Monday, December 28, 2015

Due process in appointing a guardian for an adult

Among our most cherished rights, as American citizens, are the freedom of choice as to our movements, to be free to go where and when we wish, and the right to control and use our worldly possessions as we see fit. To place another in control of our person and our possessions deprives us of these basic rights. The law permitting such deprivation should be strictly construed and all requirements of the law strictly complied with.
Justice Carlton Mobley for the Supreme Court of Georgia in the unanimous opinion in Boockholdt v. Brown, 224 Ga. 737, 739, 164 S.E. 2d 836, 838 (1968).

Thursday, April 9, 2015

How to terminate an adult guardianship or conservatorship in Georgia

Guardianships and conservatorships, by and large, are not often terminated because, in most cases, the adult ward is of advanced age or disability and the need for a guardian and conservator will continue until death. However, in cases of mental illness or in cases of catastrophic injuries from which a ward may recover significantly, it may be appropriate to end the guardianship when the need for a guardian abates.

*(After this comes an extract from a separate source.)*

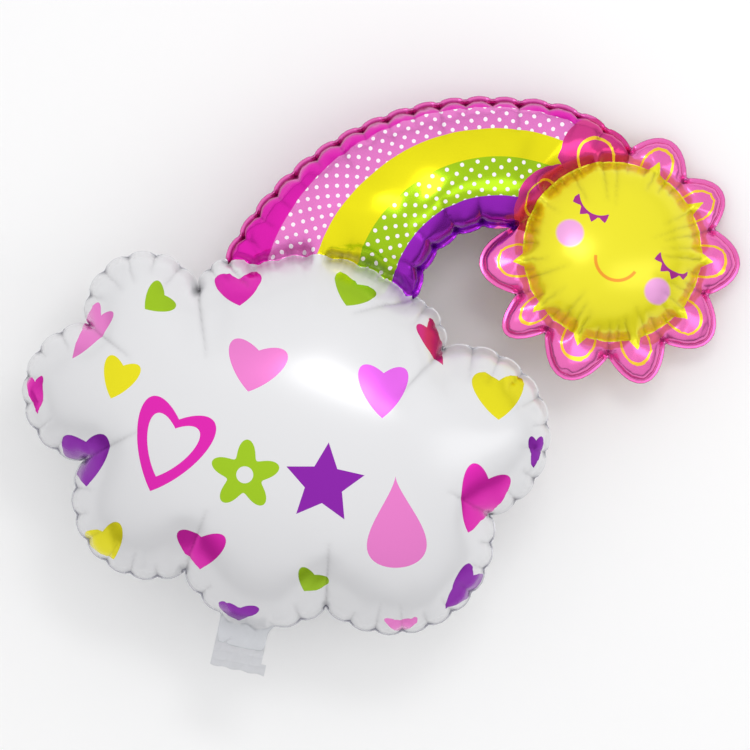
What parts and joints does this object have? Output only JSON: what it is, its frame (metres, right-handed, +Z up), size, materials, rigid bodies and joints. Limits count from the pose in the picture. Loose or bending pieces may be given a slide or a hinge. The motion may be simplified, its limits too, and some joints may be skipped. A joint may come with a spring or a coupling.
{
  "type": "sun and cloud foil balloon",
  "caption": "Inflated foil balloon: a white cloud printed with hearts, an arched rainbow and a smiling sun with puffed petals, lying on its back.",
  "frame": {"origin": "on the surface the balloon lies on, under the middle of the cloud and inside the flat spot of its back", "axes": "+Z up out of the printed face, +Y up the printed picture away from the tail, +X towards the sun's side"},
  "size_m": [0.8149, 0.7522, 0.2626],
  "materials": {
    "printed_foil": "glossy printed metallised film",
    "valve_film": "milky translucent film"
  },
  "bodies": {
    "root": {"foil_envelope": "printed_foil", "filling_valve": "valve_film"}
  },
  "joints": []
}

In fact, the law contemplates ending guardianships and removing the guardian. In the procedures to appoint a guardian or conservator for an adult, the Official Code of Georgia makes references to finding the expected duration that the adult ward will need protection, even though the appointment is always permanent (except for an emergency appointment). The Code also explicitly gives an adult ward the right to be restored to capacity at the earliest possible time, suggesting that a guardian or conservator should monitor the ward’s health and anticipate termination at some point.

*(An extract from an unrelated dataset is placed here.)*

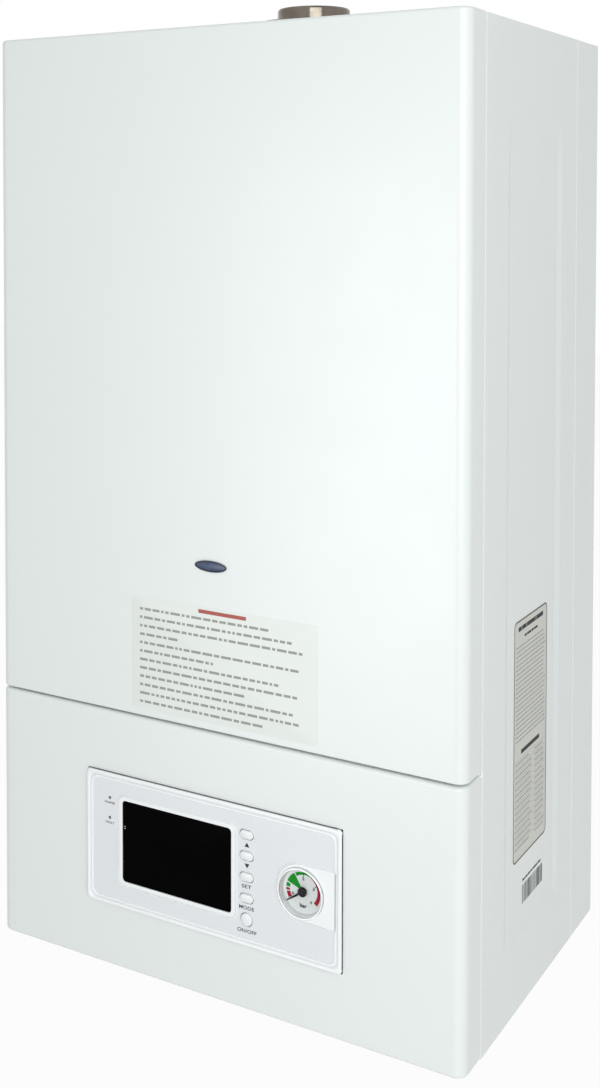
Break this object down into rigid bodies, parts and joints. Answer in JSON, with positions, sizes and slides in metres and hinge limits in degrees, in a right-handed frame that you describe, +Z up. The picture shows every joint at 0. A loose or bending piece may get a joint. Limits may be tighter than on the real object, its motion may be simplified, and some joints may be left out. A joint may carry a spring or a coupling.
{
  "type": "combi boiler",
  "caption": "Wall-hung gas combi boiler: white casing with a lift-off front, a drop-down control panel, fan flue, burner, pump and water circuit inside.",
  "frame": {"origin": "centre of the wall bracket's back face, in the plane of the wall", "axes": "+X to the right seen from the front, +Y into the wall, +Z up"},
  "size_m": [0.4, 0.285, 0.7875],
  "materials": {
    "white_enamel": "smooth satin white powder coat",
    "white_plastic": "fine satin white plastic with a slightly cool tint",
    "button_plastic": "satin white button caps",
    "display_glass": "glossy black window",
    "blue_glass": "glossy dark blue lens",
    "lamp_plastic": "small dark lamp lenses",
    "gauge_metal": "satin grey metal ring",
    "dial_white": "printed white dial",
    "clear_glass": "clear flat lens",
    "grey_plastic": "dark grey moulded plastic",
    "black_plastic": "black moulded plastic",
    "red_plastic": "red moulded plastic",
    "green_board": "green circuit board",
    "zinc_steel": "zinc-plated sheet steel",
    "flue_nickel": "polished grey-brown steel",
    "cast_aluminium": "cast and pressed aluminium",
    "copper": "drawn copper",
    "brass": "forged and turned brass",
    "red_enamel": "red enamel",
    "ceramic": "glazed ceramic"
  },
  "bodies": {
    "root": {"rear_frame": "white_enamel", "wall_bracket": "zinc_steel", "left_side_panel": "white_enamel", "right_side_panel": "white_enamel", "top_panel": "white_enamel", "bottom_panel": "white_enamel", "left_hinge_bracket": "zinc_steel", "right_hinge_bracket": "zinc_steel", "flue_spigot": "flue_nickel", "air_intake_collar": "flue_nickel", "fan_housing": "cast_aluminium", "fan_motor": "black_plastic", "flue_hood": "cast_aluminium", "heat_exchanger": "copper", "combustion_chamber": "zinc_steel", "burner": "cast_aluminium", "gas_manifold": "brass", "ignition_electrode": "ceramic", "gas_valve": "cast_aluminium", "gas_pipe": "cast_aluminium", "air_pressure_switch": "black_plastic", "heating_flow_stub": "brass", "hot_water_stub": "brass", "gas_stub": "brass", "cold_water_stub": "brass", "heating_return_stub": "brass", "flow_block": "brass", "return_block": "brass", "plate_heat_exchanger": "zinc_steel", "diverter_motor": "white_plastic", "pump_body": "brass", "pump_motor": "red_enamel", "air_vent": "brass", "expansion_vessel": "red_enamel", "vessel_pipe": "copper", "flow_pipe": "copper", "return_pipe": "copper", "cable_gland": "black_plastic"},
    "cover": {"front_cover": "white_enamel", "sight_glass": "blue_glass"},
    "control_flap": {"control_fascia": "white_enamel", "control_bezel": "white_plastic", "display_window": "display_glass", "power_lamp": "lamp_plastic", "fault_lamp": "lamp_plastic", "gauge_case": "gauge_metal", "gauge_dial": "dial_white", "gauge_lens": "clear_glass", "control_box": "grey_plastic", "control_board": "green_board"},
    "up_button": {"button_up": "button_plastic"},
    "down_button": {"button_down": "button_plastic"},
    "set_button": {"button_set": "button_plastic"},
    "mode_button": {"button_mode": "button_plastic"},
    "on_off_button": {"button_on_off": "button_plastic"},
    "needle": {"gauge_needle": "black_plastic"},
    "impeller": {"fan_impeller": "zinc_steel"},
    "rotor": {"pump_rotor": "black_plastic"},
    "filling_tap": {"filling_knob": "black_plastic"},
    "relief_valve": {"relief_knob": "red_plastic"}
  },
  "joints": [
    {"name": "cover_lift", "type": "slide", "parent": "root", "child": "cover", "axis": [0, 0, 1], "range_m": [0, 0.53]},
    {"name": "panel_drop", "type": "hinge", "parent": "root", "child": "control_flap", "pos_m": [0, -0.262, -0.664], "axis": [1, 0, 0], "range_deg": [0, 90]},
    {"name": "press_up", "type": "slide", "parent": "control_flap", "child": "up_button", "axis": [0, 1, 0], "range_m": [0, 0.001], "stiffness_N_per_m": 300},
    {"name": "press_down", "type": "slide", "parent": "control_flap", "child": "down_button", "axis": [0, 1, 0], "range_m": [0, 0.001], "stiffness_N_per_m": 300},
    {"name": "press_set", "type": "slide", "parent": "control_flap", "child": "set_button", "axis": [0, 1, 0], "range_m": [0, 0.001], "stiffness_N_per_m": 300},
    {"name": "press_mode", "type": "slide", "parent": "control_flap", "child": "mode_button", "axis": [0, 1, 0], "range_m": [0, 0.001], "stiffness_N_per_m": 300},
    {"name": "press_on_off", "type": "slide", "parent": "control_flap", "child": "on_off_button", "axis": [0, 1, 0], "range_m": [0, 0.001], "stiffness_N_per_m": 300},
    {"name": "needle_turn", "type": "hinge", "parent": "control_flap", "child": "needle", "pos_m": [0.0772, -0.27, -0.57], "axis": [0, 1, 0], "range_deg": [0, 249], "stiffness_Nm_per_rad": 0.0005},
    {"name": "fan_spin", "type": "hinge", "parent": "root", "child": "impeller", "pos_m": [-0.03, -0.12, -0.07], "axis": [0, 1, 0], "continuous": true},
    {"name": "pump_spin", "type": "hinge", "parent": "root", "child": "rotor", "pos_m": [0.13, -0.1, -0.52], "axis": [0, 1, 0], "continuous": true},
    {"name": "filling_turn", "type": "hinge", "parent": "root", "child": "filling_tap", "pos_m": [0.0975, -0.1, -0.7], "axis": [0, 0, 1], "range_deg": [0, 270]},
    {"name": "relief_turn", "type": "hinge", "parent": "root", "child": "relief_valve", "pos_m": [0.128, -0.15, -0.6], "axis": [0, 1, 0], "range_deg": [0, 90]}
  ]
}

In Georgia, the petition to terminate an adult guardianship or conservatorship is called a “petition for restoration of an individual formerly found to be in need of a guardian and/or conservator.” The procedure to terminate the appointment of a guardian or conservator is much like the same procedure to appoint one in the first place:

(1) A petition must either be filed by two people or by one person with an affidavit from a physician, psychologist, or clinical social worker. The petition must include certain information and give notice to certain interested persons. (2) The probate court must review the petition to determine if there is probable cause to support it. (3) Finding probable cause, the probate court must appoint a professional to evaluate the adult ward. (4) The evaluator must file a report, and the probate court must again determine whether there is probable cause to schedule a hearing. (5) Upon this second finding of probable cause, the probate court must schedule a hearing to determine whether the adult ward’s rights are to be restored.

There is one big difference, though: The burden of proof to remove a guardian is lower than that to appoint one. Appointing a guardian or conservator requires "clear and convincing evidence," but removing one only requires a "preponderance of the evidence." However, wards wishing to restore their rights should still be cautioned that they should prepare their case well — with the help of a lawyer — because if their petition is denied, then they may be restricted from filing another petition for two years. (The two-year limit also applies to a court’s denial to appoint a guardian.)

Article: "Protecting the Protected: Overseeing Adult Guardianship"

This article highlights common procedural infirmities that plague the establishment of adult guardianships and conservatorships nationwide, along with brief examples of abuse: “Protecting the Protected: Overseeing Adult Guardianship,” by Judy McKee and Sean M. Douglass. It is a few years old but still very relevant.